Authors: Tracey Kay and Julian Coldrey

As project leads, we bring a certain perspective to how we have achieved the team culture described in Part 2 of this series.

So here are some things we did as a project leadership team that seemed to get a good result:

  • We picked the right people. It’s not about assembling the best, most high achieving collection of people. It’s about team fit and picking a group of people who work well together and, as a team, EXCEL.
  • We let the team self-select almost everything. Nothing says empowerment like the ability to choose how you work, what you work on, and who you work with.

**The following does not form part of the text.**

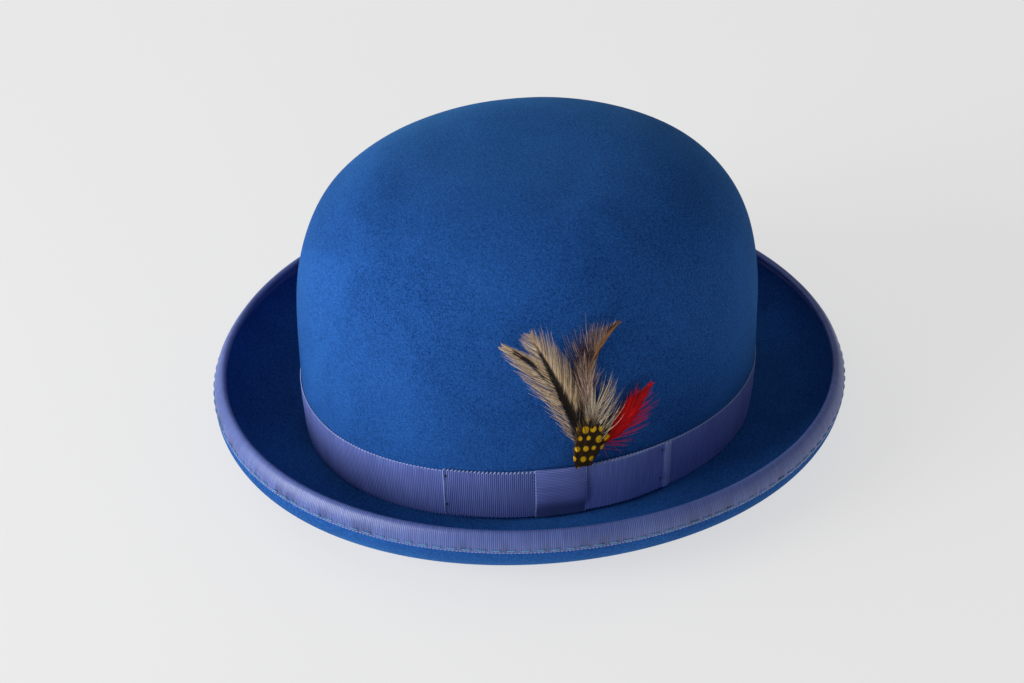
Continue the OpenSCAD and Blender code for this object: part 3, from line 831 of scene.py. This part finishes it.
def binding_stitches():
    """Running stitches along the binding's lower edge: two twisted plies, dipping at each end."""
    threads = Bundle()
    rng = np.random.default_rng(8)
    share = 1 - (bind_outside - stitch_inset) / brim_width
    s = np.linspace(0, 1, 12)
    rise = 0.20 * np.sin(np.pi * s) ** 0.45 - 0.22
    for k in range(stitch_count):
        visible = stitch_length + rng.uniform(-0.25, 0.25)
        start = k * stitch_pitch + rng.uniform(-0.15, 0.15) + (stitch_pitch - visible) / 2
        th = rim_round.angle(start + visible * s)
        tilt = rng.uniform(-0.12, 0.12)
        for ply in (0, np.pi):
            twist = ply + TAU * 2.2 * s
            off = half_felt + 0.1 + ribbon_thick + rise + 0.09 * np.sin(twist)
            slide = (tilt * (2 * s - 1) + 0.09 * np.cos(twist)) / brim_width
            threads.rod(brim_surface(th, (share + slide)[:, None], -off[:, None])[:, 0], 0.16, 5)
    threads.build("binding_stitch_threads", "binding_thread", "binding_stitches")


binding_stitches()


# ---------------------------------------------------------------- inside

ring_th = full_turn(288)[:, None]
ring_run = crown_round.length(np.where(ring_th > np.pi, ring_th - TAU, ring_th))[:, 0]


def ring_strip(name, slot, node, z, off_face, off_back):
    """A thin closed strip round the inside, from heights z (angles by rows) and insets."""
    pts = np.concatenate([wall_point(ring_th, z, off_face),
                          wall_point(ring_th, z[:, ::-1], off_back)], 1)
    t = np.linspace(0, 1, z.shape[1])
    across = np.concatenate([t, t[::-1]]) * np.ptp(z)
    sweep(name, slot, node, pts, uv=uv_grid(ring_run, across), flip=True)


def ring_cord(name, slot, node, centre, radius):
    verts, quads = tube(centre[:, 0], radius, 12, close=True)
    make_piece(name, slot, node, verts, [quads])


def sweatband():
    """Leather strip standing inside the crown, rolled thin at its top edge, with a reed in its
    lower edge and a tape that sews it to the felt."""
    t = np.linspace(0, 1, 60)
    z = sweat_foot + t * (sweat_top - sweat_foot) + foot_lift(ring_th) * (1 - t)
    roll = 0.5 * np.clip(1 - (1 - t) * 14, 0, 1) + 0.3 * np.clip(1 - t * 20, 0, 1)
    bead = 0.25 * hump(t, 0.91, 0.012)
    wave = 0.15 * np.sin(7 * ring_th + 1.3) * t * t
    ring_strip("sweatband_leather", "sweat_leather", "sweatband", z,
               sweat_in - sweat_thick + roll + bead + wave, sweat_in)
    ring_cord("sweatband_reed_cord", "reed", "sweatband_reed", wall_point(
        ring_th, sweat_foot - reed_r - gap, sweat_in - sweat_thick / 2, foot_lift(ring_th)), reed_r)
    ring_strip("reed_tape_strip", "tape", "reed_tape",
               sweat_foot + 7 * np.linspace(0, 1, 8) + foot_lift(ring_th),
               -felt_thick - gap - lining_thick, -felt_thick - gap)


def sweatband_stitches():
    """Stitches that join the sweatband to its tape, just above its foot."""
    threads = Bundle()
    inner = Around(half_a + sweat_in, half_b + sweat_in)
    count = round(inner.total / sweat_pitch)
    s = np.linspace(0, 1, 7)
    off = sweat_in - sweat_thick - 0.26 * np.sin(np.pi * s) + 0.12
    for k in range(count):
        th = inner.angle((k + 0.68 * s) * inner.total / count)
        threads.rod(wall_point(th, sweat_foot + 2, off, foot_lift(th)), 0.19)
    threads.build("sweatband_stitch_threads", "pale_thread", "sweatband_stitches")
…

By enabling our teams to self-select and organise around our goals, they took on the choices as their own and were much more inclined to make them work (or even better, change them when it was obvious they weren’t working!)
  • We eliminated Leads to create accountability. It may seem counterintuitive to drive accountability by eliminating leads in an Agile team, but past experience showed us time and time again that creating leads for each skill set (“Dev leads,” “Test leads,” “BA leads”) caused an immediate diminishing of accountability with the rest of the team. We felt that if someone was given the “lead” role that it flew in the face of the culture of shared accountability we wanted to generate, so no leads became the order of the day.
  • We chose a specific leadership style. Leadership is always important, but in an Agile environment where empowerment and self-direction are critical to success, choosing the right leadership style is paramount. We decided to provide leadership that focused on the vision and purpose of the team, but which was not directive in terms of how to achieve these goals. In other words, our mantra was always “this is what we need to do, now let’s figure out how to do it as a team.” This really empowered the team, got everyone thinking, and ultimately helped create the sort of culture we were looking for.

We hope some of musings in this three part series about what makes up Agile’s secret sauce has resonated with your experiences of building high performing Agile teams. If we could take one thing away from this project experience, it’s that we’ve never regretted any investment we made into building a healthy team culture, as it has consistently been repaid in the form of a fantastic, high performing team who have fun!